** begin DATA EXCERPTS **

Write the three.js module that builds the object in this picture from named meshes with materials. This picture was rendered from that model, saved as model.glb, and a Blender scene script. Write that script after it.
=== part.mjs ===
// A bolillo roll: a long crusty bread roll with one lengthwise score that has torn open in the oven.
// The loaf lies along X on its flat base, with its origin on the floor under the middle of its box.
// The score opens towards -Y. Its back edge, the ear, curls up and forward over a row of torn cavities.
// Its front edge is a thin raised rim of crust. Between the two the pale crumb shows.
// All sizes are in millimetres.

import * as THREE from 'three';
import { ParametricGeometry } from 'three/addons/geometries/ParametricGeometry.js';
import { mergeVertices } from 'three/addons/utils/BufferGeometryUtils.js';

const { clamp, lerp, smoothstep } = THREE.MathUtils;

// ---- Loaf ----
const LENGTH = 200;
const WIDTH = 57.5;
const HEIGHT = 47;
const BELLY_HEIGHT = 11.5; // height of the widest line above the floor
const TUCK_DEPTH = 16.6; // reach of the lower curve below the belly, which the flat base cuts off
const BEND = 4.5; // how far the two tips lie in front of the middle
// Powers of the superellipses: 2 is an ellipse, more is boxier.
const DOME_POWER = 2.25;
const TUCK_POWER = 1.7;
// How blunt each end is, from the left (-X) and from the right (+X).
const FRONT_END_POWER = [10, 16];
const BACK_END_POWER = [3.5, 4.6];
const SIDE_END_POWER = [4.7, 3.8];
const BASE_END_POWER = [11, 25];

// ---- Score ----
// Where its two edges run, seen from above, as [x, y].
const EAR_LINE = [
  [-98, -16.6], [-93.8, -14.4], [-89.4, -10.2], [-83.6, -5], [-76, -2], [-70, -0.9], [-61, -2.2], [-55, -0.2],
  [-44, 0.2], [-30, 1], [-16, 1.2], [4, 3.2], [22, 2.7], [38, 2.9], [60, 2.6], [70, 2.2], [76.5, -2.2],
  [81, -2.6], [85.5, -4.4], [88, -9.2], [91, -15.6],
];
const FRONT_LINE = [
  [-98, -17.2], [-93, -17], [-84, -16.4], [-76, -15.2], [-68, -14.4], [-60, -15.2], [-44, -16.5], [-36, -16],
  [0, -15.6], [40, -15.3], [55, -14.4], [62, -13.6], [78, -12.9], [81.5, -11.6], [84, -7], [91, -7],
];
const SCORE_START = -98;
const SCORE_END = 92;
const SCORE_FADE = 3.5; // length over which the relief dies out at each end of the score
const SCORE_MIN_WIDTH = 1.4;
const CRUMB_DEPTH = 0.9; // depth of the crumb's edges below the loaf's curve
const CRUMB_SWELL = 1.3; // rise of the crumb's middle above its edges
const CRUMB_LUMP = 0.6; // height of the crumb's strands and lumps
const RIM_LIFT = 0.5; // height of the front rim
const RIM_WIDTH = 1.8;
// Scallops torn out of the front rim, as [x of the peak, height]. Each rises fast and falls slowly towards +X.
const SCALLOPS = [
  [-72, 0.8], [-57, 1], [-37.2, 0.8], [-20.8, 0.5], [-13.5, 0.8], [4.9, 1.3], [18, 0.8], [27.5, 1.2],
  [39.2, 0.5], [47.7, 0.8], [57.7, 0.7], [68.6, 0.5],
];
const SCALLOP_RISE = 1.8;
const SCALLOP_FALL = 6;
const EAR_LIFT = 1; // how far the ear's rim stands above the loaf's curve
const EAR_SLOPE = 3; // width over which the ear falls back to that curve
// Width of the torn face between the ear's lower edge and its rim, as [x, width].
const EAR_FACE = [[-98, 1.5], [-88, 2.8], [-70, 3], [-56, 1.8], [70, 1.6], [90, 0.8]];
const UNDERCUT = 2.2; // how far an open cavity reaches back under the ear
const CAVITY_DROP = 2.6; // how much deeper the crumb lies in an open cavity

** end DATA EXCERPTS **
** begin DATA EXCERPTS **

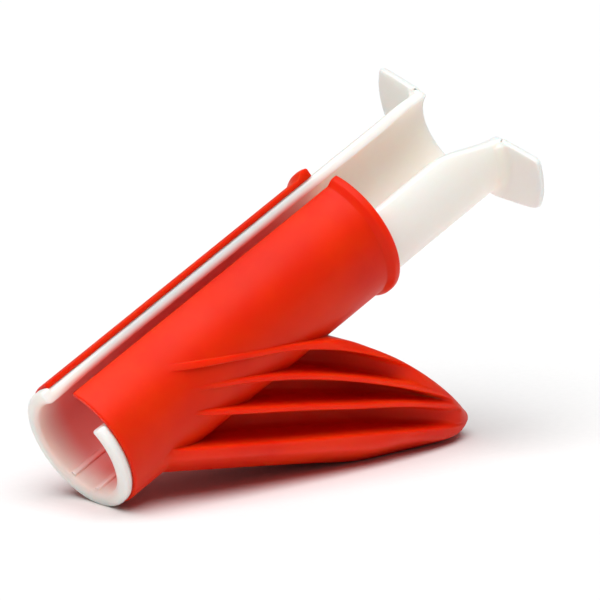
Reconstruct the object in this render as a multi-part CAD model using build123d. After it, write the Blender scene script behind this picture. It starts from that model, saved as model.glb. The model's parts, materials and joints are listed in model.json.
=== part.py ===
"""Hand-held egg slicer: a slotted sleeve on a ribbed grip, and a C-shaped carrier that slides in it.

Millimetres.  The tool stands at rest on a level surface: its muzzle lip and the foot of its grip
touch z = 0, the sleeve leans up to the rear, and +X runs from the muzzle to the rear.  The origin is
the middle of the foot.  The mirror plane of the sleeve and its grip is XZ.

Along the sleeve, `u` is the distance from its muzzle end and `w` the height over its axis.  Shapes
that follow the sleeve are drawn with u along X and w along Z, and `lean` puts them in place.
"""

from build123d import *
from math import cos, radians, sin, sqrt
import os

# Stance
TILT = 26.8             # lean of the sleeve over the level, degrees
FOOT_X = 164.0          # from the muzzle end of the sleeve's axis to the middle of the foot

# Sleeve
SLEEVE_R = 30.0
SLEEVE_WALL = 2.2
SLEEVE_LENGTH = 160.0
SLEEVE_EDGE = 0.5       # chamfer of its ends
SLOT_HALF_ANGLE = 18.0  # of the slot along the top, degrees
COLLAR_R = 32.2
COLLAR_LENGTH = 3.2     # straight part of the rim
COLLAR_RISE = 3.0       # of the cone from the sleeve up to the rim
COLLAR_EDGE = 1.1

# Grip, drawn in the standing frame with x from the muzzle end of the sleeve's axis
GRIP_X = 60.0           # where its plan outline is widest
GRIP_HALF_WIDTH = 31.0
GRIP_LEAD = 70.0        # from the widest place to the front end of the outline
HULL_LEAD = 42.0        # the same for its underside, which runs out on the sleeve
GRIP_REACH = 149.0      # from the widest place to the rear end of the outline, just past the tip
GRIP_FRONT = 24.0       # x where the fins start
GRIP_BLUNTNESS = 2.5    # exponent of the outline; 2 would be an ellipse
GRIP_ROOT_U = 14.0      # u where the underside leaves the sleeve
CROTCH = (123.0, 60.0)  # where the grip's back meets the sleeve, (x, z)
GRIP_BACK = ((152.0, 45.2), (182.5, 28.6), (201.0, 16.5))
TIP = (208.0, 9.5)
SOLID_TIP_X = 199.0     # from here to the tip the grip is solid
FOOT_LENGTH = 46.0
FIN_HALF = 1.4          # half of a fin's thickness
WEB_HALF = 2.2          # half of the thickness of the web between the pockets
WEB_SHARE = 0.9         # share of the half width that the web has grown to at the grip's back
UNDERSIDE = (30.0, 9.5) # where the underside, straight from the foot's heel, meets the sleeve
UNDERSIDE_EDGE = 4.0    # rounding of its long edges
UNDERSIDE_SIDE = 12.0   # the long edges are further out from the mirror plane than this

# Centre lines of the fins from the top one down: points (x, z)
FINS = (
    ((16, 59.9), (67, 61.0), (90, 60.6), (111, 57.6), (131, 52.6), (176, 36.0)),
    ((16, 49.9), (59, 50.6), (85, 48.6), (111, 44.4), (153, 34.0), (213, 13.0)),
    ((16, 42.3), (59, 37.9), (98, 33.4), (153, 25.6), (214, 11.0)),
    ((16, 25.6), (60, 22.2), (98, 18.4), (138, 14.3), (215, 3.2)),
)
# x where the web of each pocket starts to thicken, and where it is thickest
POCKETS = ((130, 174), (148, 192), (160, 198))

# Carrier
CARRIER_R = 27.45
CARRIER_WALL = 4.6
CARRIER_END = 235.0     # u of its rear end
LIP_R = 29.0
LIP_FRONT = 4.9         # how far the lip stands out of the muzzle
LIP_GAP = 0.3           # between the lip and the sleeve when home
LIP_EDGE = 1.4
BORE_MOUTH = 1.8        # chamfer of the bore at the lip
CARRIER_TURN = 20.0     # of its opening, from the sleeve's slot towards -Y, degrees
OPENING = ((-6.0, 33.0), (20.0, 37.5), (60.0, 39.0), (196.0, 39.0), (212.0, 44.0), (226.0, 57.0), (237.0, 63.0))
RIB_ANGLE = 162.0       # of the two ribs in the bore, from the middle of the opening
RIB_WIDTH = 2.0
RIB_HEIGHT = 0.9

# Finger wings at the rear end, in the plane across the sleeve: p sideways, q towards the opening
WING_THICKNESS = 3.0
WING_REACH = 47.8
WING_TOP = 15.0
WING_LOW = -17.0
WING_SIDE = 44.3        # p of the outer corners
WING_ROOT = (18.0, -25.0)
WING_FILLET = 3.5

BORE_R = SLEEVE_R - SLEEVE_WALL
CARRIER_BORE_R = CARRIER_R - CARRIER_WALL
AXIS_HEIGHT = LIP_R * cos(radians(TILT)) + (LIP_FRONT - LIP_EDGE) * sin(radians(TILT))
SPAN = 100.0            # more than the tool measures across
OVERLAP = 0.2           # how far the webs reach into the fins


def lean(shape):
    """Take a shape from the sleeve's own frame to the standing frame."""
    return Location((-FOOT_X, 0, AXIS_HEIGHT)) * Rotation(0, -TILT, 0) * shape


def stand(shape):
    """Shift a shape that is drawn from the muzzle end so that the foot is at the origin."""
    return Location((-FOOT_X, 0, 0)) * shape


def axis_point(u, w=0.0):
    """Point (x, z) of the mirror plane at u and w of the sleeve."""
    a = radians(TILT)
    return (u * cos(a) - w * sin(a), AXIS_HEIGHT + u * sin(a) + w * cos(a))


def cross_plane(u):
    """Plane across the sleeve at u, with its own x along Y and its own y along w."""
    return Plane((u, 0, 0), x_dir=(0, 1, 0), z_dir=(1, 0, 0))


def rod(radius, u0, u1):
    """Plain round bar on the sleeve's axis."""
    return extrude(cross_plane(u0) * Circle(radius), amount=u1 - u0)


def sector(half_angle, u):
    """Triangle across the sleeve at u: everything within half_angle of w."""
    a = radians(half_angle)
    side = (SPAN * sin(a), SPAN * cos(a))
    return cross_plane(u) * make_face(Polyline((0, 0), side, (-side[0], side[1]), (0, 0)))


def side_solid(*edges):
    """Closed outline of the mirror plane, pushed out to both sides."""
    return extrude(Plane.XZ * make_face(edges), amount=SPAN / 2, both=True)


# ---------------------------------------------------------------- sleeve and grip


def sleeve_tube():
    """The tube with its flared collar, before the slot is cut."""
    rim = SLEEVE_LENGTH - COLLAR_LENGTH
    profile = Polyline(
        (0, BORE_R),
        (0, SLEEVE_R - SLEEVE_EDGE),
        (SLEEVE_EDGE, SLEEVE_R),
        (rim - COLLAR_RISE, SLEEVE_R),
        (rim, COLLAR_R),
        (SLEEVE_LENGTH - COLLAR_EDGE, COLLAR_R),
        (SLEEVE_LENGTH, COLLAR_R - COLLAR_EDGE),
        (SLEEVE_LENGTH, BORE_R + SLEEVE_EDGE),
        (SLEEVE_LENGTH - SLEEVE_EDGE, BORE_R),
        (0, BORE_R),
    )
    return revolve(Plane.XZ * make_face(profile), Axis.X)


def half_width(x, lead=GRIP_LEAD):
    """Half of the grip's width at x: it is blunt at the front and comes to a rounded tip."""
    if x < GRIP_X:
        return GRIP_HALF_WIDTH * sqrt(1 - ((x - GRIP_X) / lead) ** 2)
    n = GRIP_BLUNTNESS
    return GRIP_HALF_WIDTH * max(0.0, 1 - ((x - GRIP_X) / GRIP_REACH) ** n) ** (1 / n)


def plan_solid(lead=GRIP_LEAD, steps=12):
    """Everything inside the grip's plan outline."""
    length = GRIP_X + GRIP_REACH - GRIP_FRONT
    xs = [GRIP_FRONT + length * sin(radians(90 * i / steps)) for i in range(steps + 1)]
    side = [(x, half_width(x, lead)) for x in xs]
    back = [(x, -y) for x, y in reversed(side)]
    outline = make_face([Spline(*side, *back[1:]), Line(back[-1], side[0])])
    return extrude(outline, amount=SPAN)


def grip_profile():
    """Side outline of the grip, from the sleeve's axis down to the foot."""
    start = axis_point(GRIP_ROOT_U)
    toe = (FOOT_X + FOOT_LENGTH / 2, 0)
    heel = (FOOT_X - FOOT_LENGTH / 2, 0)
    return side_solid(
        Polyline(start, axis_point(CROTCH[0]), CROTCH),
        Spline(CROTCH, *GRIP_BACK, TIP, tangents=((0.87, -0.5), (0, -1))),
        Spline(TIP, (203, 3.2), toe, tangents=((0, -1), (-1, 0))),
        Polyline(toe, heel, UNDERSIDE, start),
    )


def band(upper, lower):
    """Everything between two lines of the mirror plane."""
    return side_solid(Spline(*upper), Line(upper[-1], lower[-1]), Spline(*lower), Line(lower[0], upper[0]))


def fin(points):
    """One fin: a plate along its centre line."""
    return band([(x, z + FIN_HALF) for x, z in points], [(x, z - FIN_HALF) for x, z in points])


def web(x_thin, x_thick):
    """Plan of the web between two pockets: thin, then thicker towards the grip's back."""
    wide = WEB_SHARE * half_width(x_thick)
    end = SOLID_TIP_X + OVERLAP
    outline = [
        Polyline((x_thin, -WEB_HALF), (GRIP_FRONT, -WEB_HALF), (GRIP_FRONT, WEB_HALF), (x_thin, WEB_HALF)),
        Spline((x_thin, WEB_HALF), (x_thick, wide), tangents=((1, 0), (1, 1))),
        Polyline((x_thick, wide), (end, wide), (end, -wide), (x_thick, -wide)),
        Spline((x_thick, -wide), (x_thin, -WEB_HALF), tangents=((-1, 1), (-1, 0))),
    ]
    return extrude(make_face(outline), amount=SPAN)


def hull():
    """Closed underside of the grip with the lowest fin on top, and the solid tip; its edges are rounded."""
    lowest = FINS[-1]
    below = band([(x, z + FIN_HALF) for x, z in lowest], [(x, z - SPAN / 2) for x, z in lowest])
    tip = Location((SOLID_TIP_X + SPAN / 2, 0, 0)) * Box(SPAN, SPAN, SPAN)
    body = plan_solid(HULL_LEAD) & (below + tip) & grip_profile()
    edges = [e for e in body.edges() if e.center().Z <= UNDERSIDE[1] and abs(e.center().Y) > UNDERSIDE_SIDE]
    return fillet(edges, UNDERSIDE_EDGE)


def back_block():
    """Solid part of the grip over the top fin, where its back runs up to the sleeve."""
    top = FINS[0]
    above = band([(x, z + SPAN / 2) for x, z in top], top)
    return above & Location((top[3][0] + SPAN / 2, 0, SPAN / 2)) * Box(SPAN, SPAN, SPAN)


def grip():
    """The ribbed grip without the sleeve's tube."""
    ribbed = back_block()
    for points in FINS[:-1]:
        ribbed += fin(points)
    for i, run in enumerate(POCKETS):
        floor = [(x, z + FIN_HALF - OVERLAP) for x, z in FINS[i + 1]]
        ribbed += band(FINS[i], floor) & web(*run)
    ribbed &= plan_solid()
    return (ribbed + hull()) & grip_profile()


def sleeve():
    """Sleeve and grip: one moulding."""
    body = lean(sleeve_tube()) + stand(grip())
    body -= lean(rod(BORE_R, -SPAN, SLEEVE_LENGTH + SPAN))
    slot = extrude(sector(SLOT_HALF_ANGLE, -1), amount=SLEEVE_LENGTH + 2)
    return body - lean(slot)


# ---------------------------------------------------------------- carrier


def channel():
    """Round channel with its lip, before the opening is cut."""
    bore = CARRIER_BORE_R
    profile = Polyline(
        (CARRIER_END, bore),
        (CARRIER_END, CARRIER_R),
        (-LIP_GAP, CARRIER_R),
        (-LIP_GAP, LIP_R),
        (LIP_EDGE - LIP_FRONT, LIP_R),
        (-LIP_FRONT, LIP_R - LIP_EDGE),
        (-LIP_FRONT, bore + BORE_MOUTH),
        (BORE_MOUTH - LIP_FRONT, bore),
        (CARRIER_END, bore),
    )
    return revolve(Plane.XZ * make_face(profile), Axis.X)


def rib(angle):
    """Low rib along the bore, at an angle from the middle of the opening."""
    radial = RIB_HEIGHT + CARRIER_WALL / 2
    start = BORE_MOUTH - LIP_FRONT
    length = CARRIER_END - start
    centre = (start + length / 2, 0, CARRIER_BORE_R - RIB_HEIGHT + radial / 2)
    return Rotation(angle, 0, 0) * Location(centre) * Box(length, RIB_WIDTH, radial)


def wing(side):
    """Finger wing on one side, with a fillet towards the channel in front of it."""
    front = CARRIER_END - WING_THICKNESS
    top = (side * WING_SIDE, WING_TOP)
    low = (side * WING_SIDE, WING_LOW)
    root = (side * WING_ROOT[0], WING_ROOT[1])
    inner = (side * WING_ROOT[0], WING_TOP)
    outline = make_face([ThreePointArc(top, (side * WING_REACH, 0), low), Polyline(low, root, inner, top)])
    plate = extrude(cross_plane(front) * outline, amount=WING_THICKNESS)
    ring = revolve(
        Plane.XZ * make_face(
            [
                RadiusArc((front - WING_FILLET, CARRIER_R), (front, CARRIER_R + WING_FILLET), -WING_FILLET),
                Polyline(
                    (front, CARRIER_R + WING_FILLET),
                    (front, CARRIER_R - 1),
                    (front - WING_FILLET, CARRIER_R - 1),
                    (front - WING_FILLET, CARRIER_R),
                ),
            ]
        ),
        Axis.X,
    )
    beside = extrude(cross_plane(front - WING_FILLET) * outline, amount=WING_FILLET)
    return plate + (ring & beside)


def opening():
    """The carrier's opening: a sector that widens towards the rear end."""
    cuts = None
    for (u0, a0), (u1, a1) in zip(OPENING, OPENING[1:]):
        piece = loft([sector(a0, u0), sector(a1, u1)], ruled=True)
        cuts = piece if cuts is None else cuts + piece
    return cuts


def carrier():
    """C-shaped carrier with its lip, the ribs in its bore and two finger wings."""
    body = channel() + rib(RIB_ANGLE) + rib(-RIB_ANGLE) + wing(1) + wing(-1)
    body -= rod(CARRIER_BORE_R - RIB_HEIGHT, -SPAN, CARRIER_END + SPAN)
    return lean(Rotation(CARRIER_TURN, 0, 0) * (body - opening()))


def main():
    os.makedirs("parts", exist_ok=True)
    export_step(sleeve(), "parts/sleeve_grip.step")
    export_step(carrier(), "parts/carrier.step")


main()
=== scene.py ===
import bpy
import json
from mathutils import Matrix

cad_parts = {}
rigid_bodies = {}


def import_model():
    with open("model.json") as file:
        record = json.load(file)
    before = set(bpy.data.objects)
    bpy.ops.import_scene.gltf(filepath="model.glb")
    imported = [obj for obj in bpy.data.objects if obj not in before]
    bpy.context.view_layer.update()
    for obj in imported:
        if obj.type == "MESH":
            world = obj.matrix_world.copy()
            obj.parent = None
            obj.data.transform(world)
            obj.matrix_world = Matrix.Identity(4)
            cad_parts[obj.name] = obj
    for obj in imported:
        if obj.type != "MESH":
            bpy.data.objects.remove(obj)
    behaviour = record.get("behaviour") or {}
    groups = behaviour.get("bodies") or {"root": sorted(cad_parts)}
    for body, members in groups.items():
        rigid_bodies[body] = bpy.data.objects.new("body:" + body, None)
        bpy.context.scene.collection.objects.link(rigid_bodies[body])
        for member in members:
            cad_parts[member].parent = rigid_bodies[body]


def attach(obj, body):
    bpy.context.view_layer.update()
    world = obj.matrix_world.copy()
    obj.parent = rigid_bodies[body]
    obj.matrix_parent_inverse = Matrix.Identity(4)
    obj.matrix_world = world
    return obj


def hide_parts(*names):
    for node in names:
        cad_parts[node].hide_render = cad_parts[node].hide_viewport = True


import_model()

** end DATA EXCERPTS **

(STATED TASK) Transcribe, exactly and exclusively, the run of lines that opens with the line bearing "Reconstruct the object" and closes with the line bearing "COLLAR_EDGE = 1.1".

(WRITTEN ANSWER)
Reconstruct the object in this render as a multi-part CAD model using build123d. After it, write the Blender scene script behind this picture. It starts from that model, saved as model.glb. The model's parts, materials and joints are listed in model.json.
=== part.py ===
"""Hand-held egg slicer: a slotted sleeve on a ribbed grip, and a C-shaped carrier that slides in it.

Millimetres.  The tool stands at rest on a level surface: its muzzle lip and the foot of its grip
touch z = 0, the sleeve leans up to the rear, and +X runs from the muzzle to the rear.  The origin is
the middle of the foot.  The mirror plane of the sleeve and its grip is XZ.

Along the sleeve, `u` is the distance from its muzzle end and `w` the height over its axis.  Shapes
that follow the sleeve are drawn with u along X and w along Z, and `lean` puts them in place.
"""

from build123d import *
from math import cos, radians, sin, sqrt
import os

# Stance
TILT = 26.8             # lean of the sleeve over the level, degrees
FOOT_X = 164.0          # from the muzzle end of the sleeve's axis to the middle of the foot

# Sleeve
SLEEVE_R = 30.0
SLEEVE_WALL = 2.2
SLEEVE_LENGTH = 160.0
SLEEVE_EDGE = 0.5       # chamfer of its ends
SLOT_HALF_ANGLE = 18.0  # of the slot along the top, degrees
COLLAR_R = 32.2
COLLAR_LENGTH = 3.2     # straight part of the rim
COLLAR_RISE = 3.0       # of the cone from the sleeve up to the rim
COLLAR_EDGE = 1.1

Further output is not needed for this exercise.